Select every line below containing the word "code".

Stored entries:
##############################
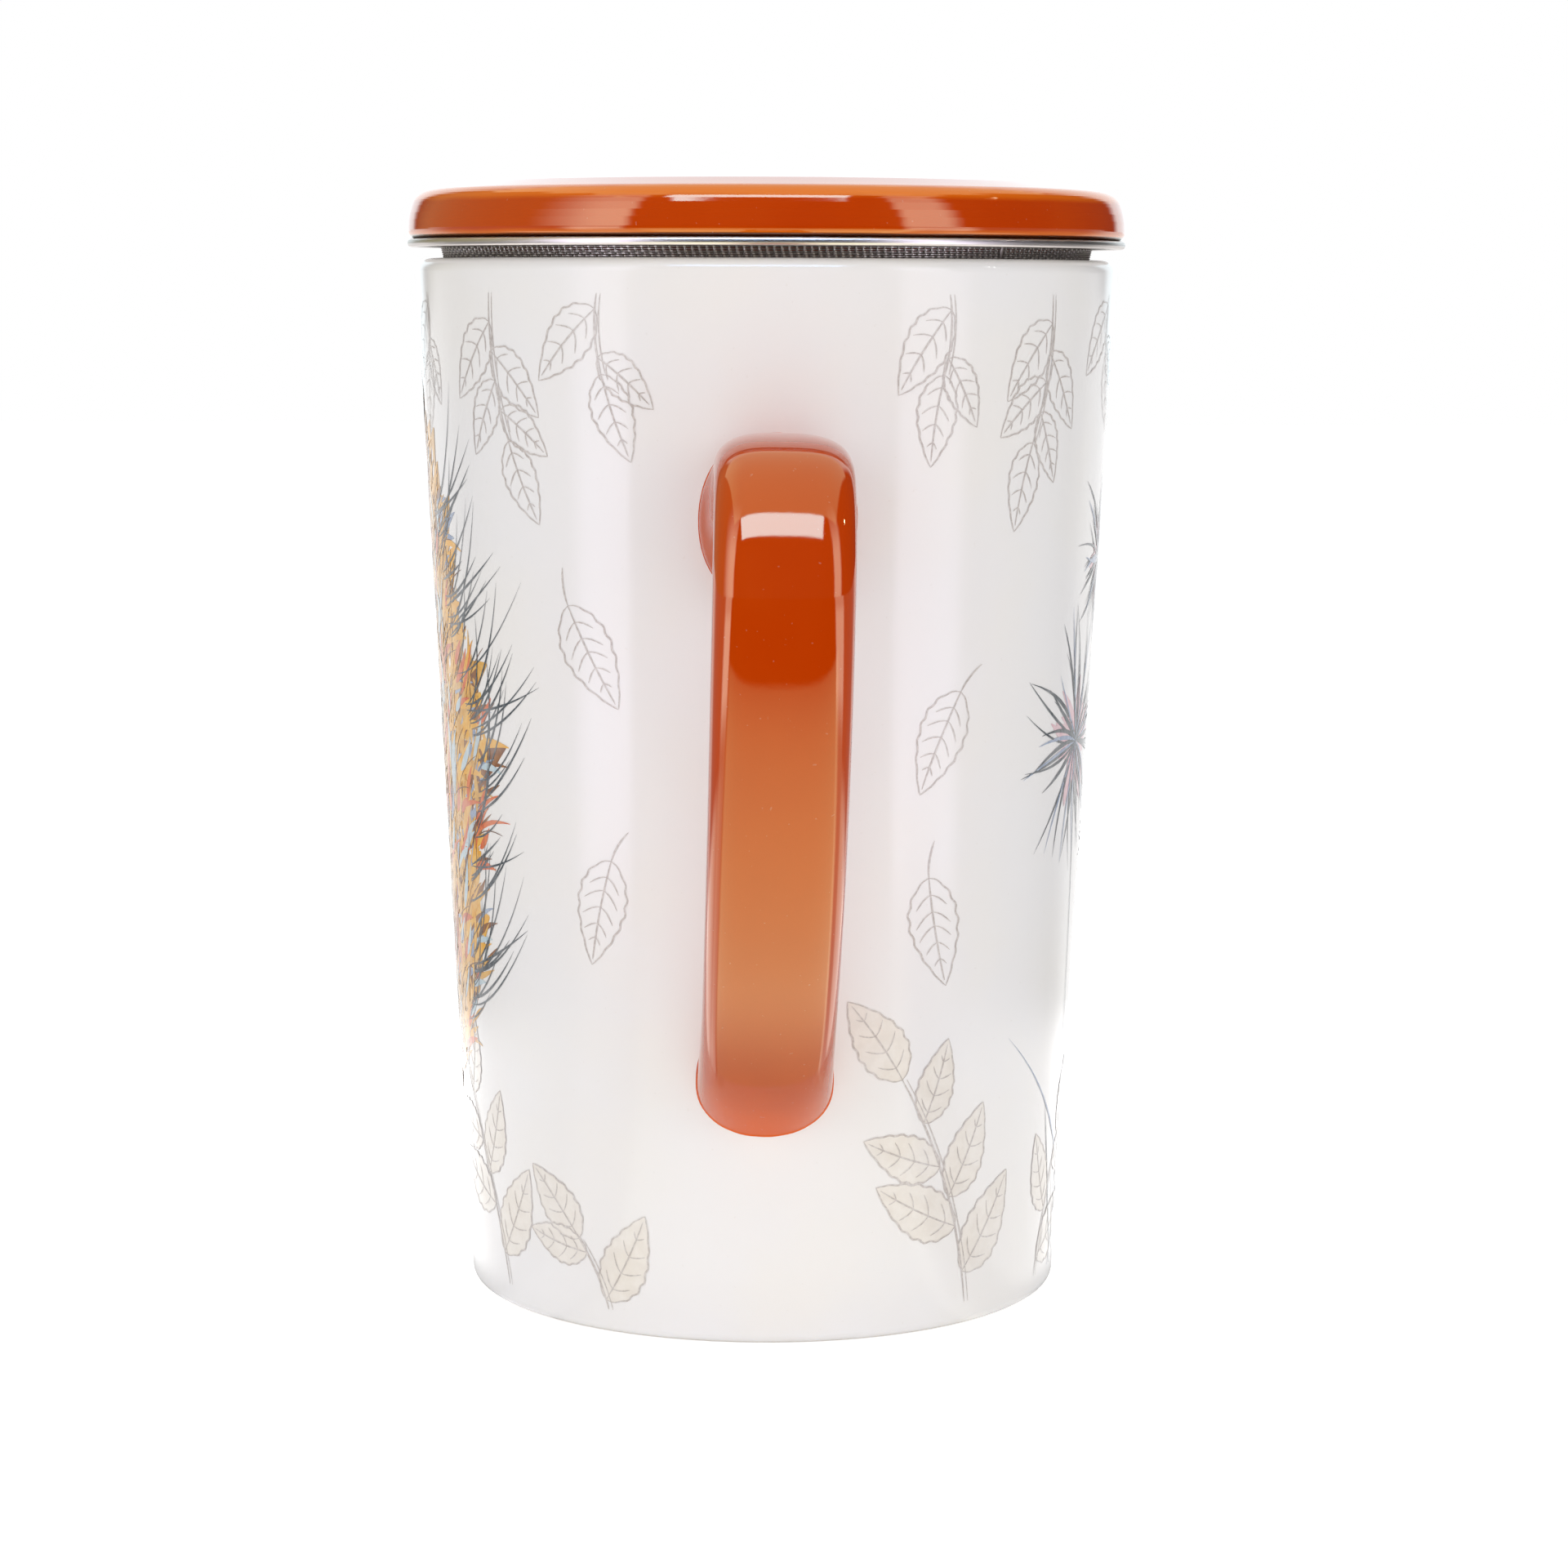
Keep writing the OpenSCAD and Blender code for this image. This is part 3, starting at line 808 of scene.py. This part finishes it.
def autumn_bush(art, turn, rng):
    """A tall bush of fine feathery leaves in autumn colours, with dark grasses that curl out of its edge."""
    for x in np.linspace(-1, 1, BUSH_STEMS):
        stem = curve_path(180 - 9 * x + rng.uniform(-5, 5), rng.uniform(24, 34), 0.08 * x, 20, (1.6 * x, 0))
        art.feather("umber", (turn, GROUND), stem, rng.uniform(0.5, 0.9))
    for height in np.arange(BUSH_LOW, BUSH_LOW + BUSH_TALL, 3.0):
        for x in np.arange(-0.85, 0.86, 0.17) * bush_edge(height):
            tilt = 180 - 40 * x / BUSH_HALF + rng.uniform(-20, 20)
            path = curve_path(tilt, rng.uniform(7, 10), rng.uniform(-0.2, 0.2), 8, (x, 0))
            art.feather(rng.choice(("amber", "ochre", "amber", "umber")), (turn, height), path, 4.4)
    for number, (colour, count) in enumerate(STROKES.items()):
        for _ in range(count):
            height = rng.uniform(24, 108)
            x = rng.uniform(-1, 1) * bush_edge(height)
            tilt = 180 - 45 * x / BUSH_HALF + rng.uniform(-38, 38)
            path = curve_path(tilt, rng.uniform(3, 7.5), rng.uniform(-0.5, 0.5), 8, (x, 0))
            art.feather(colour, (turn, height), path, rng.uniform(0.5, 1.3),
                        FILL_LIFT + PASS_LIFT * (number + 1))
    for _ in range(BUSH_LINES):
        height = rng.uniform(26, 108)
        x = rng.uniform(-1, 1) * bush_edge(height)
        path = curve_path(180 - 45 * x / BUSH_HALF + rng.uniform(-30, 30), rng.uniform(3, 8),
                          rng.uniform(-0.6, 0.6), 10, (x, 0))
        art.line("umber_line", (turn, height), path, HAIR_W * 0.8)
    for _ in range(BUSH_CURLS):
        side = rng.choice((-1, 1))
        height = rng.uniform(34, 98)
        path = curve_path(180 - side * rng.uniform(48, 96), rng.uniform(6, 17),
                          side * rng.uniform(0.15, 0.8), 14, (side * (bush_edge(height) - 2), 0))
        art.feather("ink", (turn, height), path, rng.uniform(0.2, 0.34), LINE_LIFT)


# Twigs that hang from the top, on both sides: turn, drop, lean, leaves and their size.
HANGING = ((28, 9, 12, 2, 12.5), (50, 17, 6, 4, 12.5), (73, 7, -10, 2, 12), (94, 15, 8, 4, 12),
           (118, 8, -8, 2, 12.5), (140, 17, 6, 4, 12.5), (163, 8, -10, 2, 12))
# Loose leaves: turn, height, tilt and length.
FALLING = ((-35, 88, 24, 13.5), (-28, 58, -18, 13), (33, 78, -28, 13), (28, 56, 8, 13.5), (140, 84, 20, 13),
           (160, 66, -24, 13.5), (185, 82, 10, 13), (172, 50, 30, 13.5), (205, 64, -14, 13),
           (150, 44, -8, 13), (218, 84, 26, 13))
# Plants on the ground: turn, height, lean, leaves and their size.
GROWING = ((-31, 9, 14, 2, 13), (-58, 30, 12, 5, 14), (40, 30, 8, 5, 14.5), (64, 18, -10, 3, 13.5),
           (146, 22, 14, 4, 13), (178, 32, -10, 6, 14), (214, 20, 16, 4, 13), (-128, 18, -14, 4, 13),
           (128, 16, 14, 3, 13))
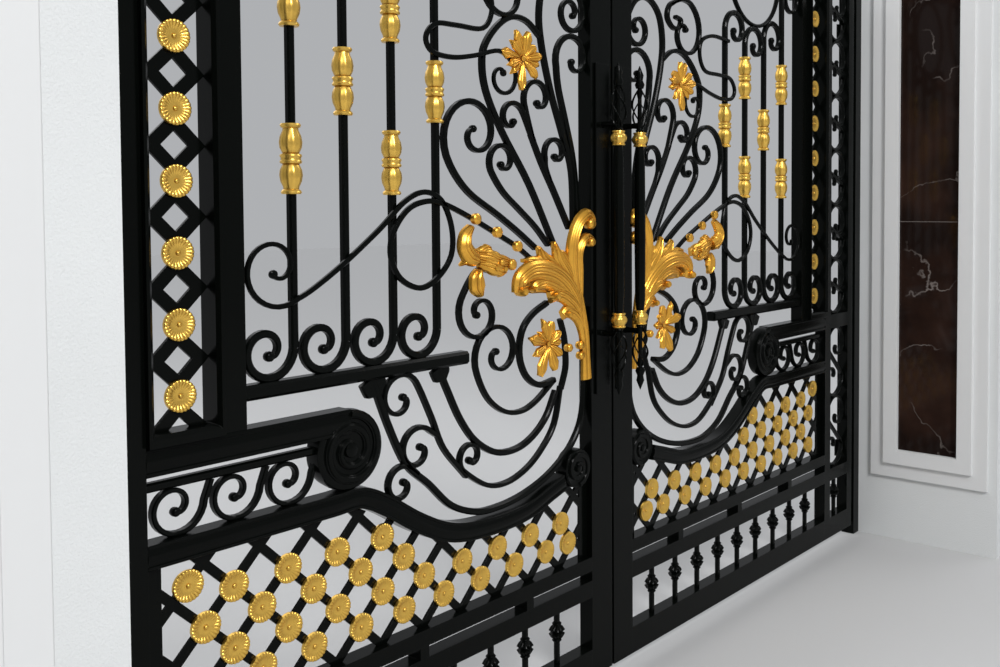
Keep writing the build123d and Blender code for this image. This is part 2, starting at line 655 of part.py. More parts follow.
##############################
- [Final answer]:
Keep writing the OpenSCAD and Blender code for this image. This is part 3, starting at line 808 of scene.py. This part finishes it.
Keep writing the build123d and Blender code for this image. This is part 2, starting at line 655 of part.py. More parts follow.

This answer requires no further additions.